DUFFY: Du point de vue de quelqu’un qui travaille dans la communauté open source depuis des années, c’est une période intéressante. Car il est un fait que des sentiments protectionnistes sont en train de se manifester dans plusieurs régions du monde. Et si on regarde l’Union européenne et les discussions que l’on a dans plusieurs fédérations sectorielles de différents pays, on observe souvent une demande de souveraineté numérique, de souveraineté en matière d’IA. Et c’est une perspective que je comprends, car vu l’impact qu’aura cette technologie sur notre avenir, elle devra idéalement se fonder sur les systèmes de valeurs qui ont cours dans votre ville, votre pays ou l’Union européenne. Je le comprends parfaitement.

Mais je crois fermement dans la capacité des logiciels open source à créer un ensemble collaboratif de choses utiles auxquelles tout le monde a accès. Je pense que l’open source permet de construire des choses qui aident tout le monde à progresser et à résoudre des problèmes.

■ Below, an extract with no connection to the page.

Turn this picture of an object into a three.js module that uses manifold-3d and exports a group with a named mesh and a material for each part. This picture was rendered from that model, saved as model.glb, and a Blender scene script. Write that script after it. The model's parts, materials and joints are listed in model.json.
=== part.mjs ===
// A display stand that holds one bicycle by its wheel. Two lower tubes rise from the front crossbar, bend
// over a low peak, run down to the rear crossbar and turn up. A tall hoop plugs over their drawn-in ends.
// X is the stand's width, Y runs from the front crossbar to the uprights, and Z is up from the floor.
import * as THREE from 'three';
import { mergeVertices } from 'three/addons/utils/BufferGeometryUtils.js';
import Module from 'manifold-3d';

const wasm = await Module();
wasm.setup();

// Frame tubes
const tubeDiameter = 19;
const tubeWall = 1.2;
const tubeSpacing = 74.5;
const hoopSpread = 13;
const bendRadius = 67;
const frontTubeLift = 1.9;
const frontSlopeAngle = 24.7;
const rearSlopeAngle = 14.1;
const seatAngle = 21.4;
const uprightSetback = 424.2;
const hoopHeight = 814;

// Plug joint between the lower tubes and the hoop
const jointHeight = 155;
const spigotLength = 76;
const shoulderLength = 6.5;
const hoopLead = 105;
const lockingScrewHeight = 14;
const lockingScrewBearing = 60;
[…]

Je trouve donc très étroit d’esprit de dire que des logiciels open source doivent absolument être développés par des personnes issues d’un pays particulier, ou que l’on a besoin d’une pile européenne de logiciels libres. C’est réinventer la roue pour se sentir mieux avec la technologie que l’on utilise.

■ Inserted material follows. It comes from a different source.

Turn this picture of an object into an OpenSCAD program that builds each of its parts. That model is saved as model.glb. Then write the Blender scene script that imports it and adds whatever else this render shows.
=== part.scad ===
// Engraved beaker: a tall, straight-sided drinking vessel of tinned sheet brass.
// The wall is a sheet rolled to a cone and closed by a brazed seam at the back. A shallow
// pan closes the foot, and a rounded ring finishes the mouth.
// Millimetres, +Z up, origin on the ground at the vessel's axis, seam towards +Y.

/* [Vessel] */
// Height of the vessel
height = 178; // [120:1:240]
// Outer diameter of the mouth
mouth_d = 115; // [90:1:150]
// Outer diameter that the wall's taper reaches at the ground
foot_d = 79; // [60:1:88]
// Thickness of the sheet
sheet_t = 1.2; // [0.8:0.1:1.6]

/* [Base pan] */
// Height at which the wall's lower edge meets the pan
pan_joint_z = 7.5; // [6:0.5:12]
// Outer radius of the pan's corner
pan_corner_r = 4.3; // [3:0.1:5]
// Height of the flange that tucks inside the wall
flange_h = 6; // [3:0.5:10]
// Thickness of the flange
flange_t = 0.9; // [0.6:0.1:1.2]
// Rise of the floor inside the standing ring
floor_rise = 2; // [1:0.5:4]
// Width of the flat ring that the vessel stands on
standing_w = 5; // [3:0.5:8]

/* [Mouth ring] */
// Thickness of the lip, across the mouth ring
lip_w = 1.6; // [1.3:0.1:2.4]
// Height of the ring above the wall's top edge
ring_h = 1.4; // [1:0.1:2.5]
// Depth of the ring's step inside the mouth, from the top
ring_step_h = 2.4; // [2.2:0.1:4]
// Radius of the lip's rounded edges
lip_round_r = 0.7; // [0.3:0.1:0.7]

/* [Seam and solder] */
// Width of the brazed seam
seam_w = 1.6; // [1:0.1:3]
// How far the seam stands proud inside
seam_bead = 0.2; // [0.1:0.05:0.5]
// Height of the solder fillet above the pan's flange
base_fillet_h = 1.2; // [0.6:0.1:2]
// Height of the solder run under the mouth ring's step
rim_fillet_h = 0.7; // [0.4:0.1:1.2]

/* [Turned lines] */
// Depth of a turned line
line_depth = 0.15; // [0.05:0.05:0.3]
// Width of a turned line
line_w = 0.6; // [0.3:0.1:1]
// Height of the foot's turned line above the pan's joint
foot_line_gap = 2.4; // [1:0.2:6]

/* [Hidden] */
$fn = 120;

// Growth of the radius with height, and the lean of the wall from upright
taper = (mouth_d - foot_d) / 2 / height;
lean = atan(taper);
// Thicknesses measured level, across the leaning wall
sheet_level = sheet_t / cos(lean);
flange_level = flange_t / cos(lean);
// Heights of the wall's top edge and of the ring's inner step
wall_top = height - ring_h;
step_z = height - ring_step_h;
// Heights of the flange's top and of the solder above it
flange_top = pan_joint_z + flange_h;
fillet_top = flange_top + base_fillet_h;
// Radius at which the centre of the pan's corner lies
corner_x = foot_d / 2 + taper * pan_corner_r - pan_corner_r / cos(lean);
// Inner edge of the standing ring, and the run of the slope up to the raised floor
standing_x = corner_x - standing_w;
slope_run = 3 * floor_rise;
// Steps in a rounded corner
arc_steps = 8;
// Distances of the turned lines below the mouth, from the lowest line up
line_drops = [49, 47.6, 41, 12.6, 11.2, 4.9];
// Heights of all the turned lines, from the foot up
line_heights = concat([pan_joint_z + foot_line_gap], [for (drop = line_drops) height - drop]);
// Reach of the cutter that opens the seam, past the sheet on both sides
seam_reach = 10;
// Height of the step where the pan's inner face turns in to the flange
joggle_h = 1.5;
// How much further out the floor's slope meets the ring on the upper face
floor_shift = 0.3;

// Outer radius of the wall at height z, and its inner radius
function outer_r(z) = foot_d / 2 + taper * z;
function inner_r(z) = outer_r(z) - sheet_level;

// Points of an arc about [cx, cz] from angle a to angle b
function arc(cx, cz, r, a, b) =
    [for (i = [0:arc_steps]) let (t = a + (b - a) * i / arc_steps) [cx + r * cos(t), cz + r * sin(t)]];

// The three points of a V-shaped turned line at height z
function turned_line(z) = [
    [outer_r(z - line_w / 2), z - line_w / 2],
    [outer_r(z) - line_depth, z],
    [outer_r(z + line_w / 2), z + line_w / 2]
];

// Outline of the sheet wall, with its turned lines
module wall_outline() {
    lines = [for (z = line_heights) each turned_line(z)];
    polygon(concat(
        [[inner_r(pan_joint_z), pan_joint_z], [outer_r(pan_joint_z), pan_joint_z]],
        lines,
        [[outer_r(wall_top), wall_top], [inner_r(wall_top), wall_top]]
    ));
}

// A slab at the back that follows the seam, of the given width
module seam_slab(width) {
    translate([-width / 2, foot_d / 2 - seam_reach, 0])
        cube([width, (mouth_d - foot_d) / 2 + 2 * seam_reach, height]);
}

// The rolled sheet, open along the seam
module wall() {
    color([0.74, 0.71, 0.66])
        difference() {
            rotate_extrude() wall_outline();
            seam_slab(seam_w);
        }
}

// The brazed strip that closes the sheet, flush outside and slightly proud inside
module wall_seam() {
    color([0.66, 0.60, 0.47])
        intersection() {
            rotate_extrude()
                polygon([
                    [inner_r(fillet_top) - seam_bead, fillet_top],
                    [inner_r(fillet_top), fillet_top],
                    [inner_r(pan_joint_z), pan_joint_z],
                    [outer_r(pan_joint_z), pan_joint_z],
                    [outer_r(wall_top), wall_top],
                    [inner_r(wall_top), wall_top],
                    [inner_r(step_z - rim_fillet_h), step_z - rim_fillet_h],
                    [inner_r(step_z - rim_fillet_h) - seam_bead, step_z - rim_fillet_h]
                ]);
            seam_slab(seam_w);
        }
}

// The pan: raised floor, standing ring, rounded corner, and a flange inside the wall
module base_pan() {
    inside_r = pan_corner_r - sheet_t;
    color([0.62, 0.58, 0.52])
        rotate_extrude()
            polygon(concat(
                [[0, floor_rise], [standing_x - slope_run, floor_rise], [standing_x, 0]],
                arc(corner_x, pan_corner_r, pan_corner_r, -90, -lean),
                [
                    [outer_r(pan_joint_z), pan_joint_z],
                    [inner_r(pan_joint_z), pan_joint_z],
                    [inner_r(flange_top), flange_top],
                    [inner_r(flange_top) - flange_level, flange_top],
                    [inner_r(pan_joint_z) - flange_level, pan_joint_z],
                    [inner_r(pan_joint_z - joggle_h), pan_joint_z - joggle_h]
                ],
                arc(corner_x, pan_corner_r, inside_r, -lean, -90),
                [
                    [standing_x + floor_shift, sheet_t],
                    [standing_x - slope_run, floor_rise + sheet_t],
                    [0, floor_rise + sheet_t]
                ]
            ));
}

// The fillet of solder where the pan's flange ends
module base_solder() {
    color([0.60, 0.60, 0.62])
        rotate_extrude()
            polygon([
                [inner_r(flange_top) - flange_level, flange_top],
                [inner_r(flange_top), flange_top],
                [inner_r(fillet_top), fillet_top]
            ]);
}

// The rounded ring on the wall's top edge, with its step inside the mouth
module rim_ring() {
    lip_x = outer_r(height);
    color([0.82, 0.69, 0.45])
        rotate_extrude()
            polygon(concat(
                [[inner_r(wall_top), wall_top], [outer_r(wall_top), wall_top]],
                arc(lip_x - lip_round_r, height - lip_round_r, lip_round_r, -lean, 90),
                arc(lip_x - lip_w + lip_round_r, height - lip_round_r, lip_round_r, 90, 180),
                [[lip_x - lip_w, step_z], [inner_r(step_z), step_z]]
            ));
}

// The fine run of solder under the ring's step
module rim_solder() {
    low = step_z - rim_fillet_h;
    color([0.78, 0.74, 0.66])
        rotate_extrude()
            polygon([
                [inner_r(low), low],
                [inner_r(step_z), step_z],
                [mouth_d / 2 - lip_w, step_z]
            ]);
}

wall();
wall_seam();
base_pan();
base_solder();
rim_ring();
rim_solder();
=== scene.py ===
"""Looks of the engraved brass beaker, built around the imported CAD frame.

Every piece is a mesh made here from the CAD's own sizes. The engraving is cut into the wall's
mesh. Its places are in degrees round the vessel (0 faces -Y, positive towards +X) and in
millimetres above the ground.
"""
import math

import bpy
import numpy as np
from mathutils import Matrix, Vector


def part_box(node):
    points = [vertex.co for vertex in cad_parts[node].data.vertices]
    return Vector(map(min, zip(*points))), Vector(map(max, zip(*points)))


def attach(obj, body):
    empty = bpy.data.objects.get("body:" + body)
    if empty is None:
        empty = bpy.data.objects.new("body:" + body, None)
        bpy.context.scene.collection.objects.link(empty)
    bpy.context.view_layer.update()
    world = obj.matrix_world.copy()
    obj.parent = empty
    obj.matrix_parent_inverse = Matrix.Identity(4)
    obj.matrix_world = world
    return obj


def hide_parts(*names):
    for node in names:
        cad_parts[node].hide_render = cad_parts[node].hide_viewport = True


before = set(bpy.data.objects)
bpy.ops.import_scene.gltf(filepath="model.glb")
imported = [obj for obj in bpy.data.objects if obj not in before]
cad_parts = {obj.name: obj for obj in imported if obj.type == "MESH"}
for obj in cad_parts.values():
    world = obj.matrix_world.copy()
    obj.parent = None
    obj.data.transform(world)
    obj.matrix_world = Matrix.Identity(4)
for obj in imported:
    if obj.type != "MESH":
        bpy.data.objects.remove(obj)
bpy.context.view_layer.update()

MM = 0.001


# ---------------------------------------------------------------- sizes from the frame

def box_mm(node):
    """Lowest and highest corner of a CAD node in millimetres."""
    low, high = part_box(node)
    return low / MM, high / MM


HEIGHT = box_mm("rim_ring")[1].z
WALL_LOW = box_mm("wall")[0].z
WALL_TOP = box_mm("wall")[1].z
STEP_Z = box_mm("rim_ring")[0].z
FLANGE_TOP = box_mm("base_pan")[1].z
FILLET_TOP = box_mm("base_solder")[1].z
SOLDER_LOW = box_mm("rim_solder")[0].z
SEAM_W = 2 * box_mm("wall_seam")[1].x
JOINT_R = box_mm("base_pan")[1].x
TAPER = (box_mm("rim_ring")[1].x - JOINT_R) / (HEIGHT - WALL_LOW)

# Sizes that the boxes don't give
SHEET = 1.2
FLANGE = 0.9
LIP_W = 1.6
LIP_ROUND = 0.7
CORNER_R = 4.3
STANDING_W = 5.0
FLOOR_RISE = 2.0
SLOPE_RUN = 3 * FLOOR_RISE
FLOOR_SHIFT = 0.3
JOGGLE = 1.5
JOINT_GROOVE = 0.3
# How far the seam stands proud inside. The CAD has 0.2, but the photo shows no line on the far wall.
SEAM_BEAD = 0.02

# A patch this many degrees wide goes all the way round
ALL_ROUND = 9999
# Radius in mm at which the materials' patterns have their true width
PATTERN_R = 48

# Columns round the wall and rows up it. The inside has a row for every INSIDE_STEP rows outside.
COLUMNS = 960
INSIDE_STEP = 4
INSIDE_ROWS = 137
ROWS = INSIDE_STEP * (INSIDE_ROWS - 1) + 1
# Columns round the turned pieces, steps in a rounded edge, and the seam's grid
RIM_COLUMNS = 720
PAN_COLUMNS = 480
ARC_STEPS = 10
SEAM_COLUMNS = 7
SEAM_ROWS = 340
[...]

Je pense que c’est du gaspillage. Beaucoup de ces piles logicielles existent depuis longtemps, elles ont été testées et fonctionnent. Je ne pense pas que la fabrication d’une pile régionale distincte relève d’une bonne utilisation des ressources.

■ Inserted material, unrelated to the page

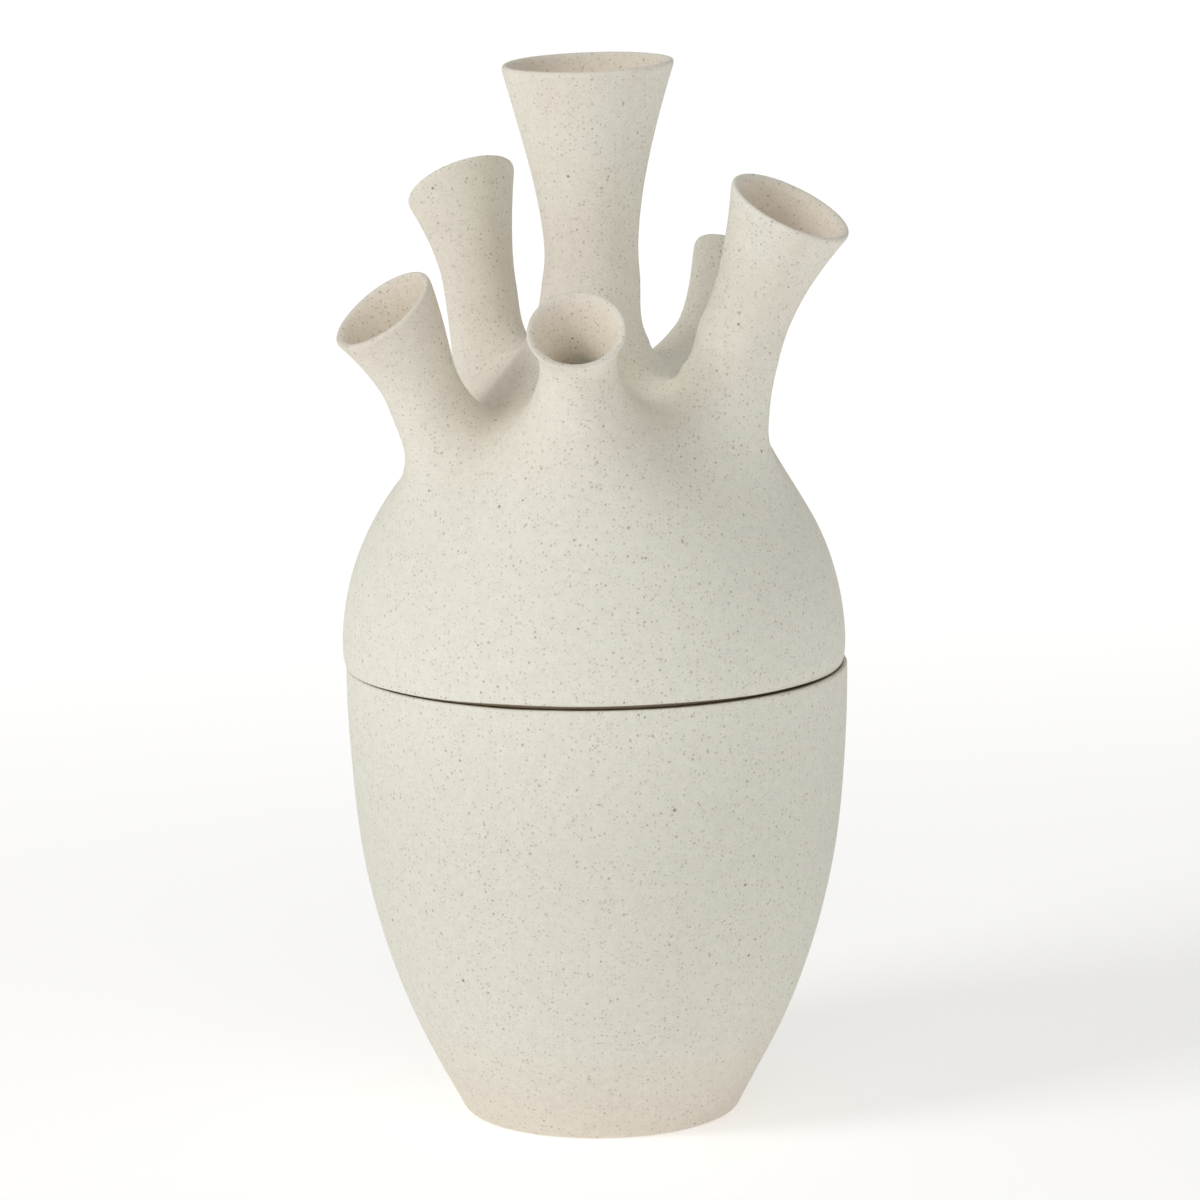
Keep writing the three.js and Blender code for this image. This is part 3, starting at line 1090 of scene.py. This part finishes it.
def make_softbox(name, turned, rise, size, power):
    level = cos(rise) * LIGHT_AWAY
    place = AIM + Vector((sin(turned) * level, -cos(turned) * level, sin(rise) * LIGHT_AWAY))
    light = bpy.data.lights.new(name, "AREA")
    light.energy = power
    light.size = size
    box = bpy.data.objects.new(name, light)
    bpy.context.scene.collection.objects.link(box)
    box.location = place
    box.rotation_euler = (AIM - place).to_track_quat("-Z", "Y").to_euler()
    print(f"{name} stands {place.z:.2f} m up and gives {power} W")


make_softbox("key_softbox", KEY_TURN, KEY_RISE, KEY_SIZE, KEY_POWER)
make_softbox("fill_softbox", FILL_TURN, FILL_RISE, FILL_SIZE, FILL_POWER)

room = bpy.data.worlds.new("white_room")
room.use_nodes = True
backdrop = room.node_tree.nodes["Background"]
backdrop.inputs["Color"].default_value = ROOM_COLOUR
backdrop.inputs["Strength"].default_value = ROOM_STRENGTH
bpy.context.scene.world = room
bpy.context.scene.view_settings.view_transform = "Standard"

# %% [markdown]
# ## The camera
# The photograph was taken with a long lens from about two metres, a little above the vase, and
# looking slightly down. The place, the tilt and the lens were found by matching the seam, the foot
# and the rims. Both tilts are in radians.

# %% Place the camera
EYE = Vector((1.155, -1976.25, 535.17)) * MM
PITCH_DOWN = 0.18437
ROLL = -0.01147
LENS = 188.12
SENSOR = 36.0


def make_camera():
    camera = bpy.data.cameras.new("photograph_camera")
    camera.lens = LENS
    camera.sensor_width = SENSOR
    camera.sensor_fit = "HORIZONTAL"
    holder = bpy.data.objects.new("photograph_camera", camera)
    bpy.context.scene.collection.objects.link(holder)
    ahead = Vector((0, cos(PITCH_DOWN), -sin(PITCH_DOWN)))
    level = Vector((1, 0, 0))
    upright = level.cross(ahead)
    right = level * cos(ROLL) + upright * sin(ROLL)
    up = upright * cos(ROLL) - level * sin(ROLL)
    turn_to = Matrix((right, up, -ahead)).transposed()
    holder.matrix_world = Matrix.Translation(EYE) @ turn_to.to_4x4()
    return holder


bpy.context.scene.camera = make_camera()
print(f"The camera stands {-EYE.y:.2f} m in front of the vase and {EYE.z:.2f} m up")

Je pense également qu’il serait vraiment tragique que des évolutions géopolitiques et politiques brisent les années de confiance que nous avons bâties par-delà les frontières, les systèmes de croyance, les fuseaux horaires et les langues grâce aux logiciels libres. Mais de manière générale : ne réinventons pas la roue pour y apposer notre propre marque. C’est ce que l’on voit parfois dans la manière dont Linux est déployé. « Laissez-moi prendre ce Linux et y imprimer ma propre marque ». Cela apporte-t-il une valeur ajoutée ? Je ne pense pas.